The shortlist for the award, which is for "the most egregious passage of sexual description in a work of fiction", also includes the spoof autobiography Scoundrels, by "Major Victor Cornwall and Major Arthur St John Trevelyan"; Kismet, by Luke Tredget; and The Paper Lovers, by Gerard Woodward.
Some sex scenes were "so over the top as to be almost outrageous", according to Frank Brinkley of the Literary Review, who pointed to this line in Scoundrels: "I yearned again for the cogs of her Iron Maiden to grind my glans around inside her like an opera singer with a mouth lozenge."
A common thread of "anatomical confusion" could be found in most of the novels, he said, particularly the male ability to produce semen, seen in both Murakami's novel ("Again and again, semen poured from me, overflowing her vagina, turning the sheets sticky") and Frey's Katerina, which includes eight references to ejaculate in a one-page passage.
Katerina "seemed to one judge to be almost like wish fulfilment. It's this sex which is so bombastic and mechanical, it doesn't feel very real," Brinkley said. "There's also the collision of the artful – 'we're looking into each other's eyes' – with the specifically physical details… There's a clash of registers there."
The winner will be announced on Monday at the appropriately named In & Out club in London. Many former winners have not attended the ceremony.
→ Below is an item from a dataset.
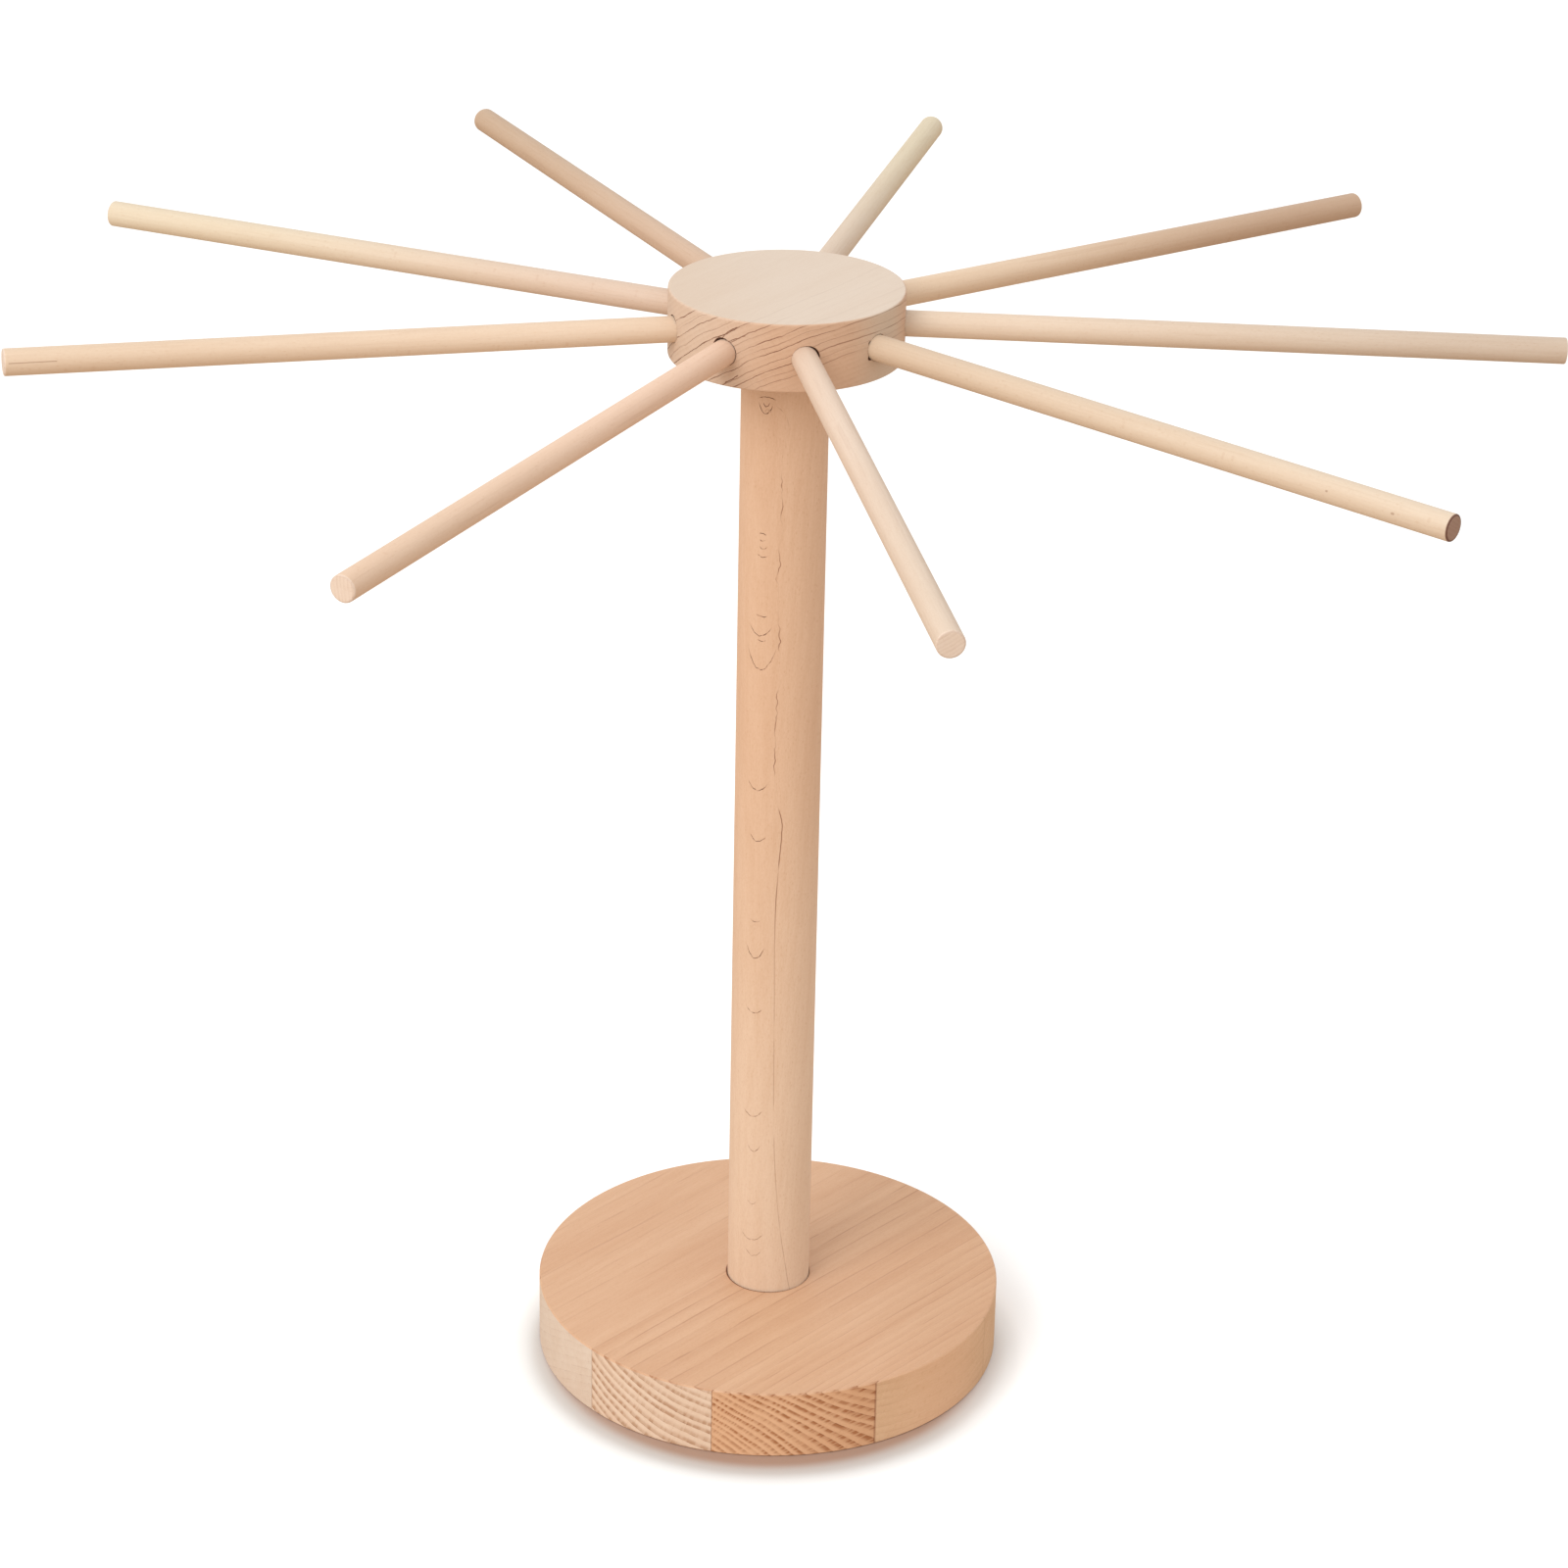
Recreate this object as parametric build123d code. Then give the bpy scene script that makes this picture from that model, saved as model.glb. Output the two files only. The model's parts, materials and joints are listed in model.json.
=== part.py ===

The singer Morrissey, who won in 2015 for a passage that included a reference to "the pained frenzy" of a "bulbous salutation", said he felt it "best to maintain an indifferent distance" from the prize, "because there are too many good things in life to let these repulsive horrors pull you down".
Okri issued a statement saying that “a writer writes what they write and that’s all there is to it”, while Wolfe said that “you can lead an English literary wannabe to irony but you can’t make him get it”.
Julian Gough’s nominated passage in full
He drops the bra to the floor, looks up, into her eyes, it’s too much. He kisses her chin, her mouth, and their tongues touch, oh, too much, he slips his lips free with a soft suck. Moves up to kiss her strong nose, on one side, then the other, it’s hard and soft at once. He moves back down, till he is level with her breasts.
“They’re small,” she says, surprisingly shy, apologetic.
“They’re perfect,” he says.
He kisses them. Teases a nipple with his lips. It’s so soft; and then, suddenly, hard.
He sucks on the hard nipple.
He has never done this before, and yet; no, wait, of course, it is totally familiar.
The first thing he ever did.
He feels the huge change in meaning, in status; it is as though he had grown up in a single suck. Everything transformed. And yet nothing has changed at all; he sucks at a nipple as he lies on a bed, and it’s eighteen years later, and he sucks at a nipple as he lies on a bed, and his childhood falls away from him like a burned-out booster stage from a rocket. Its fuel used up. He is now in orbit around a different planet.
Grace's Day by William Wall
He's almost weightless. When he enters me it hurts and my pain belongs to the subterranean world, primitive as the clay. His body is slacker than I expected, a small paunch begins at his waist and settles in a downward parabola to his groin. His pubic hair is red. His erect penis is a surprise although I had imagined what they would feel like, read about them, seen them represented on toilet walls and magazines. I didn't see it before he entered me, but afterwards it is small and sticky and amusing. I want to touch it but I don't dare. I don't know the etiquette. He is twenty or more years older than me. This is sex.